Treatment is for illness and injury. When we have a health concern, we go to a doctor or surgeon for treatment. The doctor asks questions about our symptoms and discomfort, identifies the probable disease or injury, and may request tests to substantiate the diagnosis. Once s/he is satisfied as to what disease or injury is demonstrated by the symptoms, a treatment is prescribed.

With treatment and disease, an accurate diagnosis is very important. If we are diagnosed with cancer, for example, we want to know exactly where the tumor is, how far along it is, what areas of the body have been impacted, and what the treatment options are. Having an accurate diagnosis enables us to make educated decisions regarding treatment.

Treatments are meant to address the symptoms of ill health—that something that is wrong with us, a disability. Treatments are designed to either cure the illness or alleviate our discomfort due to the symptoms. In his book Being Mortal, Atul Gawande points out that in the United States we are very adept at diagnosing and treating diseases, but that in developing this expertise we seem to have forgotten the value and need for care. He asks us to recognize that care is required, not treatment, when we are experiencing a condition such as aging or dementia.

Care is needed for conditions. When we are experiencing something that is not curable, such as dementia, diagnosis becomes less important. There is no need to identify and choose between possible treatments. When providing care, we turn our attention from disabilities and symptoms toward abilities and strengths. With care, we support what the person can still do and accommodate the disabilities that cannot be cured.

When experiencing dementia, people lose memory and rational thought, such as the ability to see cause and effect, prioritize actions or needs, make plans, or envision and follow the steps in a series. With memory and rational thought losses come bad judgment and an altered sense of reality. These are the disabilities of dementia.

But dementia is not only about loss and disability. We lose rational thought but not intuitive thought. We have two psychological selves – our experiential selves and remembering selves – but we lose only the remembering self. When we as caregivers recognize and support these abilities (and stop expecting our loved ones or clients to do what they can no longer do) they will become happier and feel safer, experiencing well-being rather than emotional distress.
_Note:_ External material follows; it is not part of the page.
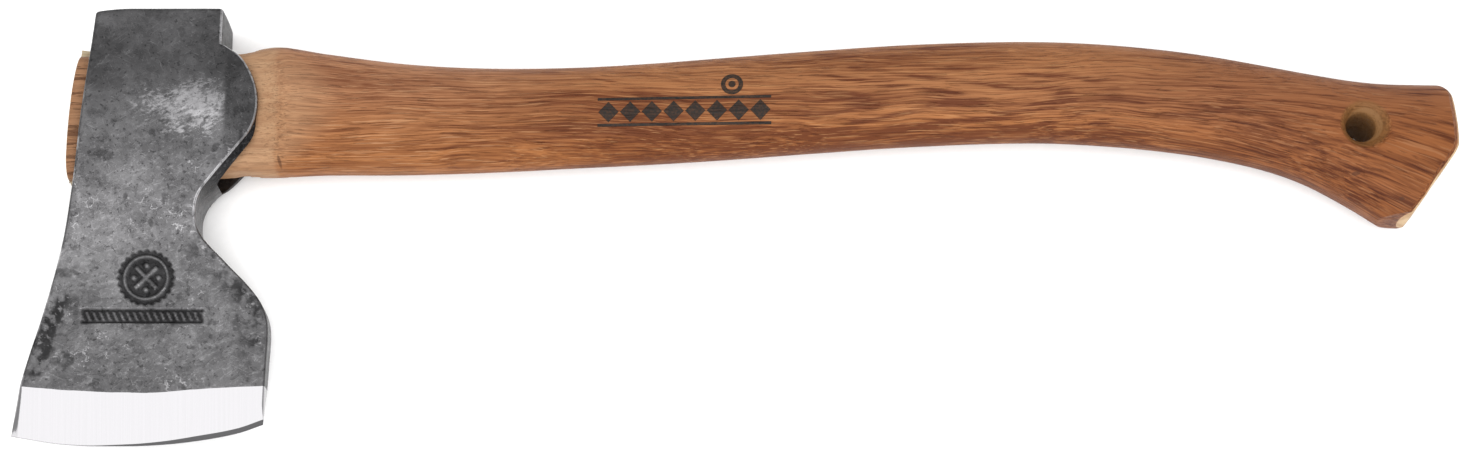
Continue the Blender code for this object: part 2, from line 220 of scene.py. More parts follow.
class Graph:
    """Short names for the nodes that the materials use."""

    def __init__(self, tree):
        self.tree = tree

    def link(self, source, target):
        self.tree.links.new(source, target)

    def make(self, kind, inputs, **settings):
        """Add a node with the given settings, and set or link each input of a mapping."""
        node = self.tree.nodes.new("ShaderNode" + kind)
        for name, value in settings.items():
            setattr(node, name, value)
        for key, value in inputs.items():
            if isinstance(value, bpy.types.NodeSocket):
                self.link(value, node.inputs[key])
            else:
                node.inputs[key].default_value = value
        return node

    def position(self):
        """Place on the object, in metres of the row frame."""
        return self.make("TexCoord", {}).outputs["Object"]

    def split(self, vector):
        return tuple(self.make("SeparateXYZ", {0: vector}).outputs)

    def join(self, x, y, z):
        return self.make("CombineXYZ", {0: x, 1: y, 2: z}).outputs[0]

    def math(self, operation, a, b=0.0):
        return self.make("Math", {0: a, 1: b}, operation=operation).outputs[0]

    def add(self, a, *others):
        for b in others:
            a = self.math("ADD", a, b)
        return a

    def sub(self, a, b):
        return self.math("SUBTRACT", a, b)

    def mul(self, a, *others):
        for b in others:
            a = self.math("MULTIPLY", a, b)
        return a

    def most(self, a, *others):
        for b in others:
            a = self.math("MAXIMUM", a, b)
        return a

    def hypot(self, a, b):
        return self.math("SQRT", self.add(self.mul(a, a), self.mul(b, b)))

    def stretch(self, vector, scale, turn=0.0):
        """Scale a vector, after turning it about z by a number of degrees."""
        if turn:
            angle = math.radians(turn)
            vector = self.make("VectorRotate", {"Vector": vector, "Angle": angle},
                               rotation_type="Z_AXIS").outputs[0]
        return self.make("VectorMath", {0: vector, 1: scale}, operation="MULTIPLY").outputs[0]

    def shift(self, vector, other):
        return self.make("VectorMath", {0: vector, 1: other}, operation="ADD").outputs[0]

    def noise(self, vector, scale, detail=2.0, roughness=0.5):
        return self.make("TexNoise", {"Vector": vector, "Scale": scale, "Detail": detail,
                                      "Roughness": roughness}).outputs["Fac"]

    def strands(self, vector, scale, detail=2.0, roughness=0.5, turn=0.0):
        """Noise with its own scale along each axis."""
        return self.noise(self.stretch(vector, scale, turn), 1.0, detail, roughness)

    def cells(self, vector, scale):
        return self.make("TexVoronoi", {"Vector": vector, "Scale": scale}).outputs["Distance"]

    def ramp(self, value, low, high, out_low=0.0, out_high=1.0, kind="LINEAR"):
        """Carry low to out_low and high to out_high, straight between them and level outside."""
        inputs = {"Value": value, "From Min": low, "From Max": high, "To Min": out_low, "To Max": out_high}
        return self.make("MapRange", inputs, interpolation_type=kind, clamp=True).outputs["Result"]

    def remap(self, value, low, high, out_low=0.0, out_high=1.0):
        """The same as ramp with an S-shaped rise."""
        return self.ramp(value, low, high, out_low, out_high, "SMOOTHSTEP")

    def mix(self, factor, a, b, blend="MIX"):
        a, b = ((*value, 1.0) if isinstance(value, tuple) else value for value in (a, b))
        return self.make("Mix", {0: factor, 6: a, 7: b}, data_type="RGBA", blend_type=blend).outputs[2]

    def tint(self, factor, colour, by):
        return self.mix(factor, colour, by, blend="MULTIPLY")

    def grey(self, value, tint=(1.0, 1.0, 1.0)):
        inputs = {key: self.mul(value, part) for key, part in enumerate(tint)}
        return self.make("CombineColor", inputs).outputs[0]

    def attribute(self, name):
        return self.make("Attribute", {}, attribute_name=name).outputs["Fac"]

    def bump(self, height, depth):
        return self.make("Bump", {"Strength": 1.0, "Distance": depth, "Height": height}).outputs[0]


def new_material(name):
    material = bpy.data.materials.new(name)
    material.use_nodes = True
    shader = material.node_tree.nodes["Principled BSDF"]
    return material, Graph(material.node_tree), shader


# ---- shape helpers


def smooth_curve(points, t, column=1):
    """Values of a smooth curve through (t, value) points, which may run up or down in t."""
    points = np.array(sorted(points), float)
    places, values = points[:, 0], points[:, column]
    t = np.clip(np.asarray(t, float), places[0], places[-1])
    k = np.clip(np.searchsorted(places, t) - 1, 0, len(places) - 2)
    before = np.maximum(np.arange(len(places)) - 1, 0)
    after = np.minimum(np.arange(len(places)) + 1, len(places) - 1)
    slopes = (values[after] - values[before]) / (places[after] - places[before])
    span = places[k + 1] - places[k]
    s = (t - places[k]) / span
    return ((2 * s ** 3 - 3 * s ** 2 + 1) * values[k] + (s ** 3 - 2 * s ** 2 + s) * span * slopes[k]
            + (-2 * s ** 3 + 3 * s ** 2) * values[k + 1] + (s ** 3 - s ** 2) * span * slopes[k + 1])


def step(value, low, high):
    """0 below low, 1 above high, smooth between; low may be the larger."""
    s = np.clip((value - low) / (high - low), 0.0, 1.0)
    return s * s * (3 - 2 * s)


def lattice(ix, iy, seed):
    value = np.sin(ix * 127.1 + iy * 311.7 + seed * 74.7) * 43758.5453
    return value - np.floor(value)


def noise(x, y, size, seed, octaves=3):
    """Smooth noise from -1 to 1 with features of about the given size, with finer octaves added."""
    total, weight, norm = 0.0, 1.0, 0.0
    for octave in range(octaves):
        u, v = x / size * 2 ** octave, y / size * 2 ** octave
        iu, iv = np.floor(u), np.floor(v)
        fu, fv = u - iu, v - iv
        fu, fv = fu * fu * (3 - 2 * fu), fv * fv * (3 - 2 * fv)
        s = seed + 13.0 * octave
        low = lattice(iu, iv, s) * (1 - fu) + lattice(iu + 1, iv, s) * fu
        high = lattice(iu, iv + 1, s) * (1 - fu) + lattice(iu + 1, iv + 1, s) * fu
        total = total + weight * ((low * (1 - fv) + high * fv) * 2 - 1)
        norm += weight
        weight *= 0.5
    return total / norm


def grid_faces(index, flip=False):
    """Quads of a 2-D array of vertex numbers."""
    a, b = index[:-1, :-1].ravel(), index[:-1, 1:].ravel()
    c, d = index[1:, 1:].ravel(), index[1:, :-1].ravel()
    order = (a, d, c, b) if flip else (a, b, c, d)
    return np.stack(order, axis=1).tolist()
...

So we need both treatment and care, treatment to respond to illness and disease and care to support conditions that cannot be cured. When we provide dementia care, our role is to identify our loved ones and clients’ emotional needs and abilities, rather than focus on the disabilities dementia causes. When we put our attention here, we help them function successfully and achieving a sense of well-being becomes possible. People experiencing dementia benefit from care.